I was struck this morning by a poster put up by a student group encouraging students to come to a discussion about social class. The poster quotes a typified person saying that class isn’t very important (I’m paraphrasing here) and follows by suggesting that anyone who thinks this can get educated by coming to the meeting.
That’s a generally typical rhetorical strategy for trying to appeal to people for political or social discussions and meetings on a college campus or elsewhere, across a broad political spectrum. “Think that there’s no genocide in the world? Come learn the truth!”, or “Want to know the truth about liberal propaganda? Come hear our speaker!”.
There’s a kind of perverse logic embedded within the appeal, though. The audience allegedly addressed by the poster or notice is never actually the audience who responds to the information, or rarely so. If you were already dubious about the analytic or political significance of social class in contemporary American life, or otherwise thought it was an uninteresting or unimportant issue, you’d hardly be likely to come to a meeting where it’s an apparent axiom that you’re completely wrong. Unless, perhaps, you were an unusually ornery or confrontational person who enjoyed disrupting the meetings of people whom you oppose.
So who usually is informed by such a poster and then comes to a meeting advertised as such, besides the people who are convening it? Those who agree with the implied premise of the notice but didn’t know about the group, those who have a pre-existing political commitment to the cause described in their own group and want to work out how to relate to the new group, and those who are anxious to signify their willingness to subscribe to the political beliefs implied in the notice and learn more about how to make good on that willingness.
Maybe a few of the latter will be surprised or dismayed by what they see, and drift away. Maybe a few of the already-committed will conclude that the new effort is chasing its own tail in some respect and turn away, or maybe a few politically committed attendees will decide that the new group is more organized and exciting than their existing commitments and jump ship.
In any event, such an appeal is about building constituencies, not exploring a problem. That’s where the (very typical) rhetorical gesture towards conversation or discussion or exploration, towards opening up a shared problem, is at the least misfounded, at the worst cynically performed. A group that assembles to ask, “Is social class really an issue?” with the intent of exploration has to start with as serious an acceptance of the probability that the answer will be “no” as it will be “yes”.

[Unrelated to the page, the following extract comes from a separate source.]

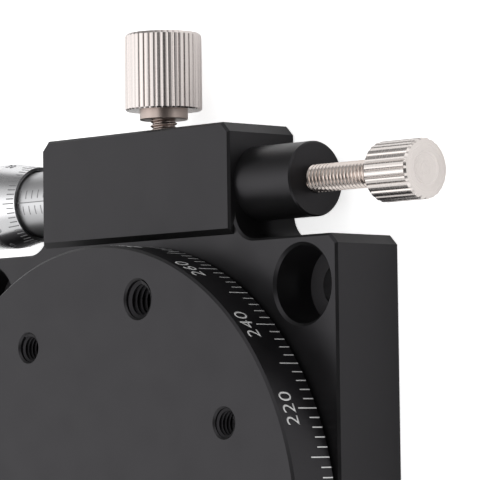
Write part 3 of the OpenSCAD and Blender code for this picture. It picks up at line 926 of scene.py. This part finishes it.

There’s nothing wrong with forming political groups along the lines of existing political commitments, of trying to get roughly like-minded people together for a common effort. I don’t like it when I see such efforts clouded by appeals for dialogue, conversation, exploration, however. On this campus and many others, I think those appeals are meant with great, in fact painful sincerity, which is a saving grace. But even so, it’s a terrible habit to get into, especially for students with liberal or left commitments, because it represents everyone with whom one disagrees as unenlightened, uninformed, as heathens yet-to-be converted to the true faith, not as people with worked-out convictions or even just some kind of substantive habitus which happens to diverge significantly from the premises of the group that’s trying to get together.
That’s the kind of bad habit that I think activists left and right have on a larger scale outside of campuses, leading to a kind of McEnroe-style incredulity when the inevitable encounter with serious dissent occurs, a bug-eyed cry of “You canNOT be serious”, as if it’s impossible that anyone could have a different view. The rhetorical hook of a poster becomes the philosophical presumption of a movement: that there is the cause, and then there are those who have yet to encounter the cause, nothing more.
Now if some of those posters are actually serious about the desire for exploration, something different is required, something much harder. If you can’t actually get someone with a principled position different than your own to sit down and talk openly with you (that’s obviously the best option), you almost have to assign members of your own group or circle of peers to represent those arguments in good faith. That takes a lot of work and a flexibility of mind. If everything is going right in a liberal arts curriculum, that’s part of what we should be teaching when we teach writing and speaking in our classrooms: how to know and represent the strongest arguments against one’s own position. Some days, I think we do a fair job of that. Other days, I worry and fret that we’re barely doing it at all.